The Planning category supports activities such as on-site consultation, risk assessments, planning sessions, ongoing environmental monitoring programs, testing, modeling, project specific research, and preliminary designs for implementation projects. An existing preservation or collection management plan must inform Planning proposals, and they must focus on exploring sustainable preventive conservation or resiliency strategies. Planning projects must involve an interdisciplinary team appropriate to the goals of the project. The team may consist of consultants and members of the institution’s staff and might include architects, building engineers, conservation scientists, conservators, curators, and facilities managers, among others. You must include a preservation/conservation professional who works with collections on the planning team. You must identify all members of the team in the application, and they should work collaboratively throughout the planning process.
The Planning category addresses complex preservation challenges, which only an interdisciplinary team can solve. Therefore, if you are applying for a Planning award, you must have completed basic preservation planning and identified any preservation challenges and priorities. The SCHC program does not support basic activities such as completing general preservation/conservation assessments.
You might use a Planning award to:
- reevaluate environmental parameters for collections and establish realistic and achievable targets
- study the performance characteristics of buildings and building envelopes to understand how they could moderate collection environments
- examine passive (nonmechanical) and low-energy alternatives to conventional energy sources and energy-intensive mechanized systems for managing environmental conditions
- analyze and optimize existing climate control systems to enable improved operation, effectiveness, and energy efficiency explore the potential of actively managed mechanical systems to achieve desired conditions along with energy and cost savings
- conduct a risk assessment to improve institutional resilience in the face of disasters resulting from natural or human activity
- examine options and develop strategies for lighting collection spaces that protect collections while improving energy efficiency
- evaluate the effectiveness of previously implemented preventive conservation strategies, including energy-efficient upgrades to existing systems and performance upgrades to buildings and building envelopes
perform a building reserve study or reinvestment plan for infrastructure and systems associated with collection storage and display
Implementation Level I
The Implementation Level I category provides funding for institutions to implement preventive conservation projects. These awards are up to $100,000 for a period of performance of up to two years.
The Implementation Level I category is intended to address discrete preservation challenges that are identified through general preservation assessments at small to mid-sized institutions. Level I awards support projects that have undertaken a general preservation assessment or other targeted collections assessment, identified preservation challenges and priorities, and are ready to implement small-scale improvements to environmental conditions and other sustainable conservation measures.

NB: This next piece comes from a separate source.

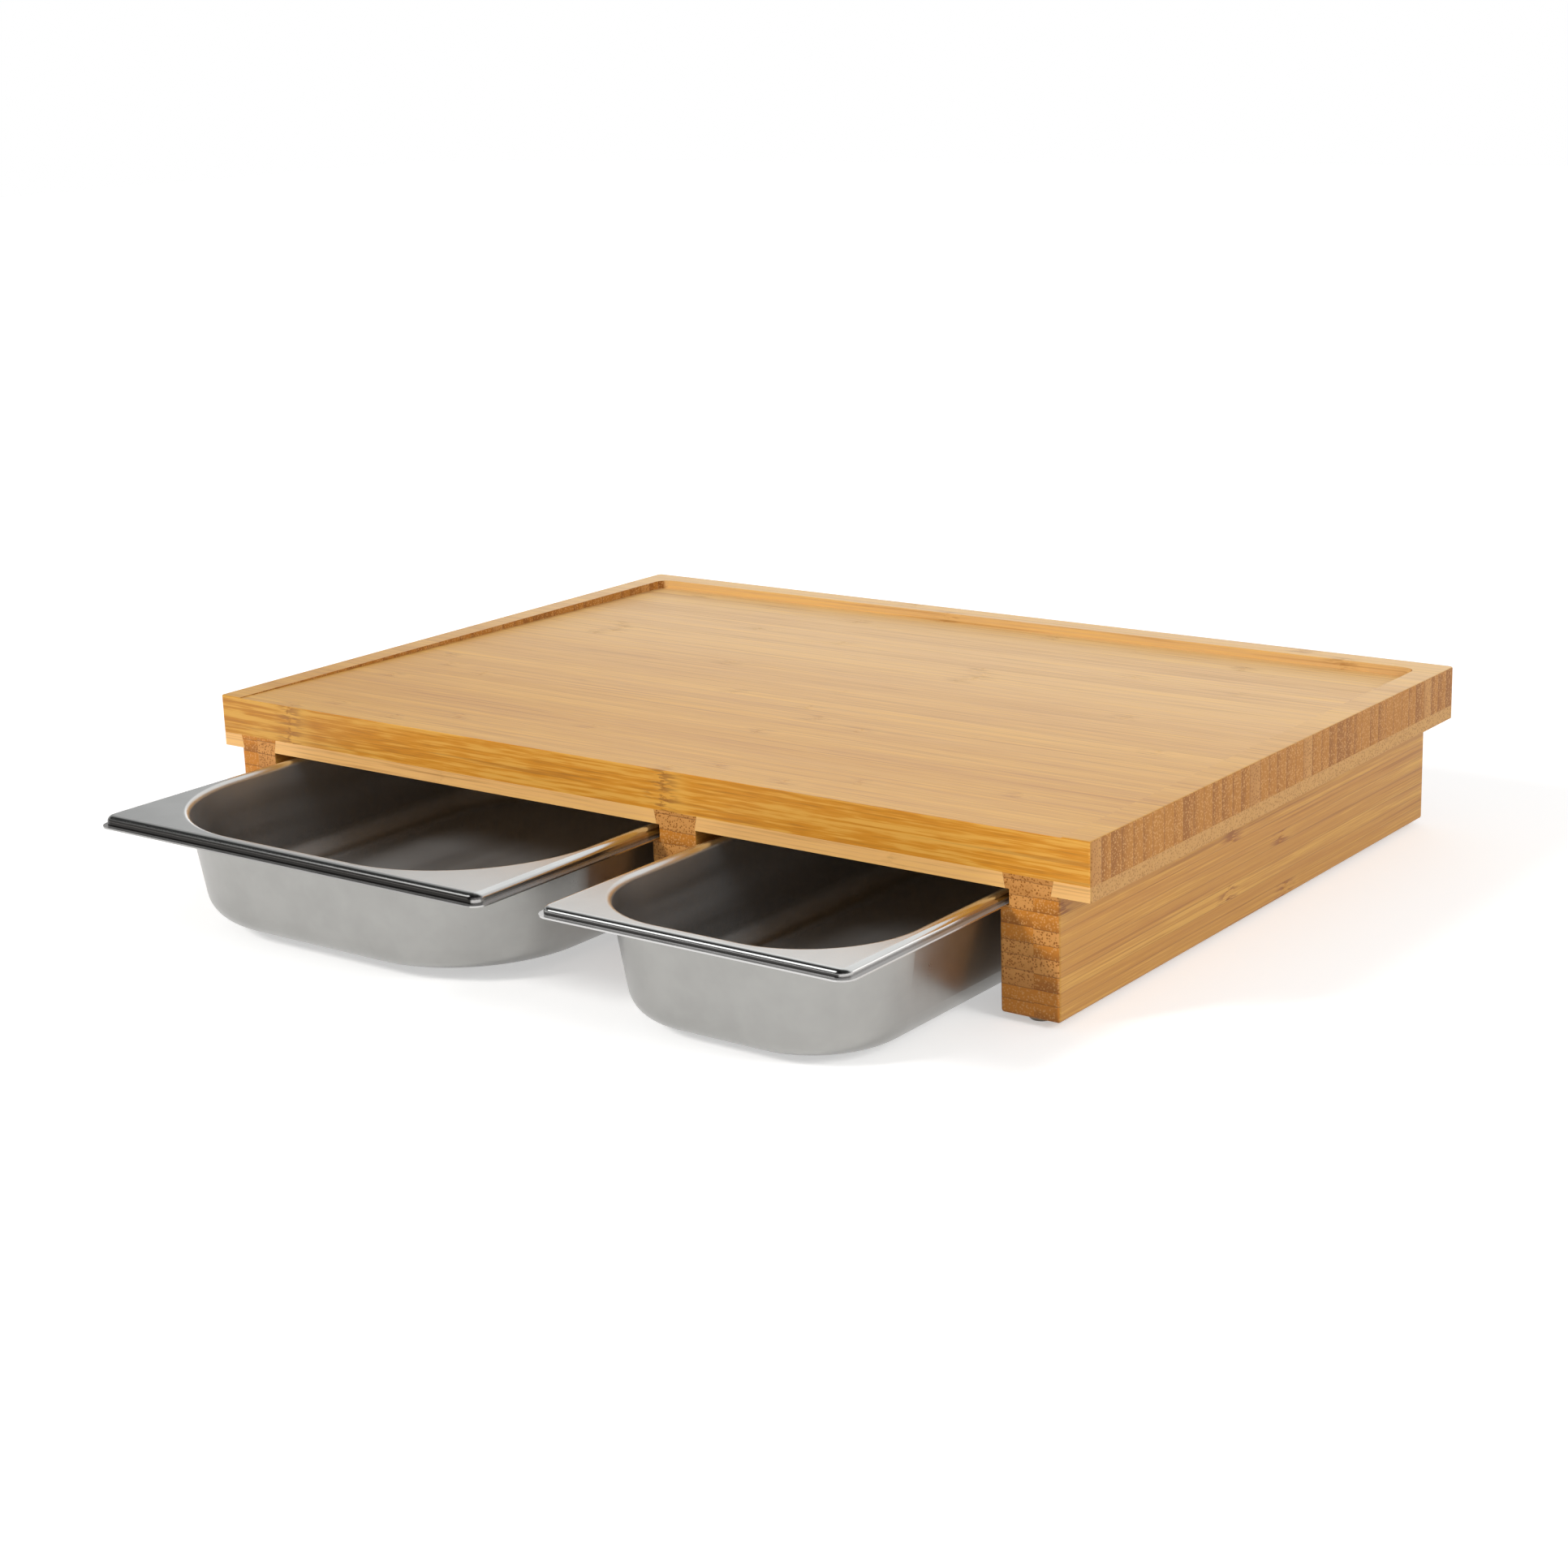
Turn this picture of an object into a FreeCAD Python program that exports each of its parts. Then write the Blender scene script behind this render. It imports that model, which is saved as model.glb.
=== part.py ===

Interdisciplinary planning is not required for this level of Implementation project. You must include a preservation/conservation professional who works with collections on the team.
You might use an Implementation Level I award to:
- manage interior relative humidity and temperature by passive methods (such as creating buffered spaces and housing, controlling moisture at its sources, or improving the thermal and moisture performance of a building envelope by installing film, filters, weatherproofing, or vapor barriers)
- establish an environmental monitoring program
- reorganize collections by material type, locating more vulnerable collections in spaces that are more naturally stable
- install storage systems and rehouse collections to reduce risk and/or improve energy efficiency and allow for greater temperature and relative humidity fluctuations in building-wide spaces
- improve security and the protection of collections from fire, floods, and other disasters
- upgrade lighting systems and controls such as installation of LED lighting, to achieve energy efficiency and levels suitable for collections
Implementation Level II
The Implementation Level II category provides funding for institutions of any size that have completed interdisciplinary planning and are prepared to implement preventive conservation projects. These awards are up to $350,000 for a period of performance of up to three years.
You might use an Implementation Level II award to:
- manage interior relative humidity and temperature by passive methods (e.g., creating buffered spaces and housing, controlling moisture at its sources, or improving the thermal and moisture performance of a building envelope by installing film, filters, weatherproofing, or vapor barriers)
- upgrade a building automation system to enable more active management of a heating, ventilating, and air conditioning system, and to improve energy efficiency
- recommission or install heating, ventilating, and air conditioning systems to improve energy efficiency reorganize collections by material type, locating more vulnerable collections in spaces that are more naturally stable
- install storage systems or rehouse collections to reduce risk and/or improve energy
- efficiency and allow for greater temperature and rh fluctuations in building-wide spaces
- improve security and the protection of collections from fire, floods, and other disasters
upgrade lighting systems and controls, such as installation of LED lighting, to achieve energy efficiency and levels suitable for collections
Funding Information
- If you are applying for a Planning award, you may request up to $50,000.
- If you are applying for a Level I Implementation award, you may request up to $100,000.
- If you are applying for a Level II Implementation award, you may request up to $350,000.
- NEH will award successful applicants outright funds, which are not contingent on additional funding from other sources.
- NEH anticipates awarding approximately $2,000,000 among an estimated 14 recipients.
Period of performance
- If you are applying for a Planning award, you may request a period of performance up to two years.
- If you are applying for an Implementation Level I award, you may request a period of performance up to two years.
- If you are applying for an Implementation Level II award, you may request a period of performance up to three years.
- You may request a period of performance start date between October 1, 2023, and January 31, 2024.
Eligible Applicants
To be eligible to apply, you must be established in the United States or its jurisdictions as one of the following organization types:
- a nonprofit organization recognized as tax-exempt under section 501(c)(3) of the Internal Revenue Code
- an accredited institution of higher education (public or nonprofit)
- a state or local government or one of their agencies
- a federally recognized Native American Tribal government
If you are an eligible applicant, you may apply on behalf of a consortium of collaborating organizations. If NEH selects your proposal for funding, you will be programmatically, legally, and fiscally responsible for the award.